There's also been the odd nod to older women in fashion advertising (Joan Didion for Céline and Joni Mitchell for YSL). By the way I think someone's making a lot of money out of silver -haired models at the moment. Their phone is literally ringing off the hook. A silver-haired model in a fashion spread shouts - 'We're not ageist! Look this woman is in her nineties and sporting a jumpsuit!' But what about the women in their forties and fifties? What about the ones who aren't quite ready to be 'dames' just yet?

On the one hand I feel good about being a woman in her forties (confident, less tolerant of nonsense, more sure of what I want) but on the other hand I don't want to look forty. I want to look thirty. Or more accurately twenty-five. Sometimes I catch myself leaning in to study the faces of older women when they're talking. If they catch me doing it I sniff the air and ask them what perfume they're wearing. I'm aware this isn't healthy. That I desperately need to re-programme my brain and expose it to real images of what a forty-year-old women looks like. But where do I find those images? Where are the images of women who haven't plumped everything up or smoothed it out or been airbrushed into oblivion?
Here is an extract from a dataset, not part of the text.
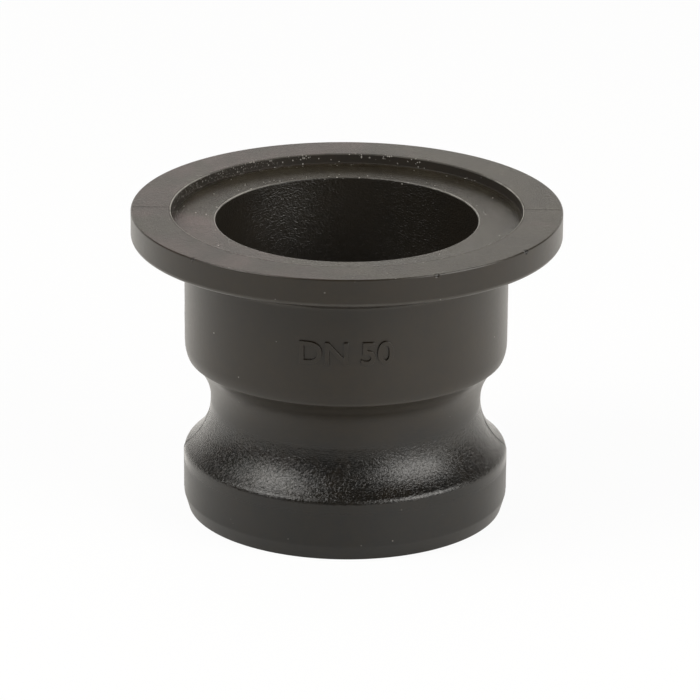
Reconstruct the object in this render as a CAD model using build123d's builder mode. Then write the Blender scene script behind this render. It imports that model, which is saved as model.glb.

Maybe the next generation will be more comfortable in accepting their age. I hope that when my daughter reaches forty she'll be happy. That she won't feel like she's taking part in a dance marathon. I hope she won't be rubbing ludicrously expensive potions into her skin late at night or having a beauty sales assistant make her feel bad because she has 'smile lines'. I hope she'll buy into the idea that wisdom, life experience and confidence are things to embrace (we all say this but we don't really believe it yet do we?) But something tells me it will be a while before we feel comfortable in our (albeit ageing) skin.

As older women we need to take collective responsibility, talk ourselves up and stop chasing unrealistic ideals. We need to believe it's okay to look and act our age and it's not that horrifying.

We need to get off the dance floor and sit this one out.